The Kappa coefficient takes this into account and also takes into account the fact that it is easier to agree if almost everyone is in one category. Many advanced statistical packages can compute Kappa, although the version of SPSS for Windows included with this text does not. The procedures for the manual computation of Kappa are detailed elsewhere on this website.

Internal Consistency Reliability

Internal consistency reliability is a measure of how intercorrelated the items of a measure are. When the items of a measure are highly intercorrelated, it means that the items are all apparently measuring the same characteristic or trait.

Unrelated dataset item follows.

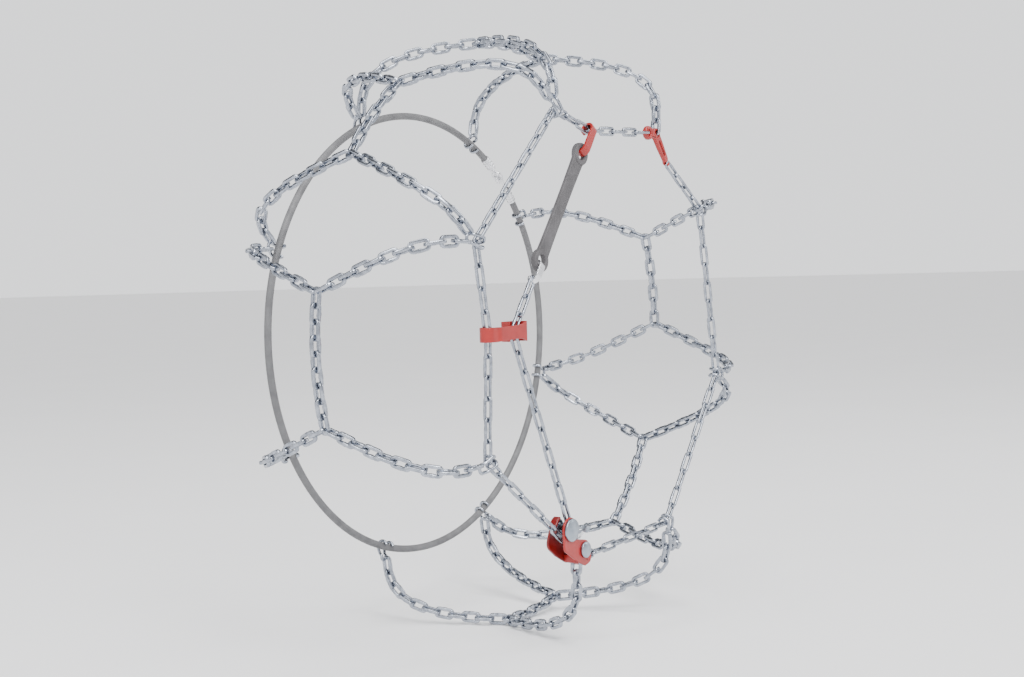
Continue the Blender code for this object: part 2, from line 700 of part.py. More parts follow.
def closing_hook():
    """The red closing hook: a lobe for the chain's end, a cross chain's eye, and a hook for the last link.

    Its origin is at the lobe's hole, which it swings round.
    """
    thickness = 0.004
    hole = circle((0, 0), CLOSING_HOLE, 14)
    across = Vector((CLOSING_EYE[0] - CLOSING_LOBE[0], CLOSING_EYE[1] - CLOSING_LOBE[1]))
    down = Vector((CLOSING_TIP[0] - CLOSING_EYE[0], CLOSING_TIP[1] - CLOSING_EYE[1]))
    reach = down.length
    turn = np.arctan2(down.y, down.x)
    lobe = [dogbone(across.length, 0.0072, 0.0060, 0.0052), hole]
    lobe_turn = np.arctan2(across.y, across.x)
    hook = plate("closing_hook", lobe, FACE_HEIGHT, thickness, "red_front", CLOSING_LOBE, lobe_turn)
    hook = to_mesh(hook)
    outline = [dogbone(reach, 0.0075, 0.0072, 0.0048)]
    shank = plate("closing_shank", outline, FACE_HEIGHT, thickness - GAP, None, CLOSING_EYE, turn, CUTTERS)
    eye = plate("closing_eye", [hole], FACE_HEIGHT, 2 * thickness, None, CLOSING_EYE, 0, CUTTERS)
    mouth = hull([(reach, 0, 0.0031), (reach - 0.002, 0.012, 0.0031)])
    gate = plate("closing_mouth", [mouth], FACE_HEIGHT, 2 * thickness, None, CLOSING_EYE, turn, CUTTERS)
    boolean(hook, to_mesh(shank), "UNION")
    boolean(hook, to_mesh(eye), "DIFFERENCE")
    boolean(hook, to_mesh(gate), "DIFFERENCE")


# ---------------------------------------------------------------- build

net()
side_chain(side_chain_path())
hoop_cable()
hoop_fittings()
strap_hook()
rubber_strap()
tension_hook()
tension_chain()
guide_clip()
back_plate()
front_plate()
chain_wheel()
rivet("wheel_rivet", WHEEL_AXIS, 0.0120, 0.0046)
rivet("pawl_rivet", PAWL_AXIS, 0.0085, 0.0042)
locking_pawl()
pawl_spring()
anchor_pin()
closing_hook()
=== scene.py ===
"""Snow chain for a car wheel: every run of chain as real interlocked links, with its wire hooks, inner
cable, rubber strap, guide clip, closing hook and ratchet tensioner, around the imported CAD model.

The wheel's axle is Y, the outer wheel face looks along -Y, and +Z is up. A height is a distance outwards
from the tread's middle plane. Angles on the wheel face run from +X towards +Z.
"""

from math import cos, pi, radians, sin

import bmesh
import bpy
import numpy as np
from mathutils import Matrix, Vector
from mathutils.geometry import convex_hull_2d


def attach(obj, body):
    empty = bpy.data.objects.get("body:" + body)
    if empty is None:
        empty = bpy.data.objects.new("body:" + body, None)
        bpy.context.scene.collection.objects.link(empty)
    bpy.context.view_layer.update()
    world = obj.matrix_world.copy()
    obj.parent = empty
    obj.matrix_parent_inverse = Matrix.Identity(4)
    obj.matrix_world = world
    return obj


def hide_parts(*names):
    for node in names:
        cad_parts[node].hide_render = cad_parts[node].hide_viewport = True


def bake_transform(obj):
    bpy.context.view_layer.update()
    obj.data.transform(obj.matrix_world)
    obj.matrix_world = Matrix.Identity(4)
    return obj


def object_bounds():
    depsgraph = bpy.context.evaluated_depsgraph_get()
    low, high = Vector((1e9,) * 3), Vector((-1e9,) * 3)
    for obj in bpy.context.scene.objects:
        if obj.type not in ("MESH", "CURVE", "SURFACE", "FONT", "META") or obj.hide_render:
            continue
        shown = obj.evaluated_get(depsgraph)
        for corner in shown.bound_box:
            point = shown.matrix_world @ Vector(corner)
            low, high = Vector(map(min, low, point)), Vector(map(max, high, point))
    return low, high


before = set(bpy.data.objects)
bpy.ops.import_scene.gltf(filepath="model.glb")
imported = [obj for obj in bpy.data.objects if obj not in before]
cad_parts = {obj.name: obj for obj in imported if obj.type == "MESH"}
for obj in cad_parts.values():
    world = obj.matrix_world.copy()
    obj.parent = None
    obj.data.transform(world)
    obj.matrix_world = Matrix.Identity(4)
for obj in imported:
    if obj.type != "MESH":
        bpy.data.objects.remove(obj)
CAD_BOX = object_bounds()

# The tyre that the net lies on, as in part.py
TREAD_RADIUS = 0.316
TYRE_HALF_WIDTH = 0.123
WIDEST_RADIUS = 0.262
SHOULDER_POWER = 3.1
CHAIN_LIFT = 0.0063
JUNCTION_RADIUS = 0.2515
FACE_HEIGHT = 0.130
JUNCTION_DEG = {
    "a": 157.1,
    "b": 207.8,
    "c": 253.5,
    "d": 297.6,
    "e": 346.0,
    "f": 392.4,
    "g": 422.3,
    "h": 470.8,
}
MODULES = ("ab", "cd", "de", "ef", "gh", "ha")
NODE_STEP_DEG = 12.9

# Chain links: pitch, outside width, rod thickness, how square the rod is, and the corners' share of the
# half width
TREAD_LINK = {"pitch": 0.0157, "width": 0.0128, "rod": 0.0036, "power": 4.5, "corner": 0.72}
SIDE_LINK = {"pitch": 0.022, "width": 0.0102, "rod": 0.003, "power": 2.6, "corner": 0.8}
UPRIGHT = 90
TREAD_TILT = 8

# Places on the wheel face, (x, z), as in part.py
STRAP_HOOK_AT = (-0.0245, 0.2153)
TENSION_BEND = (-0.1745, 0.0071)
GUIDE_CLIP_AT = (-0.2160, 0.0072)
STRAP_EYES = (0.0315, 0.1685)
STRAP_EYE_RADIUS = 0.012
STRAP_HALF_WIDTH = 0.0085
STRAP_HOLE = 0.0062
STRAP_THICKNESS = 0.0055
EYE_TO_CURL = 0.0078
WHEEL_AXIS = (-0.0916, -0.2014)
PAWL_AXIS = (-0.0662, -0.2256)
ANCHOR_AXIS = (-0.0600, -0.2350)
WHEEL_PITCH_RADIUS = 0.010
CLOSING_EYE = (0.1145, 0.2185)
CLOSING_LOBE = (0.0985, 0.2190)
CLOSING_TIP = (0.1385, 0.1863)
CLOSING_HOLE = 0.0036
CABLE_GAP_DEG = 407.0
CABLE_HALF_GAP = 4.5
BACK_PLATE_HEIGHT = 0.11955
FRONT_PLATE_HEIGHT = 0.1366
PLATE = 0.0025
GAP = 0.0003
RIVET_SHAFT = 0.0026
RIVET_HOLE = RIVET_SHAFT + GAP
HIDDEN_CHAIN = 0.021
OUT = Vector((0, -1, 0))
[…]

We expect to get high internal consistency reliability when our measure is theoretically trait-like. For example, if we are measuring a construct such as "knowledge of research methods" with a 50-item test based on material in this textbook, we would think of this as a trait and would expect students who know a lot about research methods to do consistently well on most items and those who know very little to do consistently poorly on most items. If on the other hand, we were measuring dozens of different knowledge domains in a single test, we would expect much less agreement, with some people being knowledgeable on certain topics, while others are knowledgeable about different topics. In this latter case, we would expect low to moderate internal consistency reliability.

The most widely-used index of internal consistency reliability is called coefficient alpha. Please note that coefficient alpha has nothing to do with the alpha level of statistical tests, even though the names are similar. Unfortunately, as in many areas of research, independent development of concepts has led to a confusing array of names and procedures for internal consistency reliability. We will briefly review them here, BUT we would like to make it clear that coefficient alpha is the most appropriate and most general of the internal consistency coefficients and is the one that should be used. Many statistical analysis packages will compute coefficient alpha for you, although the version of SPSS for Windows that can be bundled with this text does not.

Two other terms that are often used to refer to internal consistency reliability are split-half reliability and KR-20. Splitting the test into two halves and correlating those halves will give us some sense of how intercorrelated the items of the test are. There are two problems with this approach. The first is that there are many different ways in which one could split a test, and most of the time, different splits of the test will produce different levels of correlation. The second is that when you correlate half the test with the other half of the test, you get a measure of the reliability of half of the test, not the reliability of the whole test. There is a statistical method for estimating what the reliability of the whole test is, but it requires additional computations. Coefficient alpha is equal to the mean of all possible split-half reliabilities, and it is much easier to compute than computing all possible split-half reliabilities.

KR-20 is short for Kudor-Richardson formula #20, which is the 20th formula in a classic paper by Kudor and Richardson detailing this method of quantifying internal consistency reliability. The term KR-20 is sometimes used interchangeably with coefficient alpha, although this is not accurate. Technically, KR-20 is a computational formula for internal consistency that can be used ONLY when all items are dichotomous (either entirely right or entirely wrong). Many measures are of this nature. In such a case, KR-20 and coefficient alpha will give exactly the same reliability. However, if some or all of the items can be partially correct, then KR-20 cannot be used.

KR-20 was developed long before computers were available for statistical analysis. It was designed to simplify computation so that one could compute an index of reliability in just a few hours. With modern computers and computer software, KR-20 has been rendered obsolete.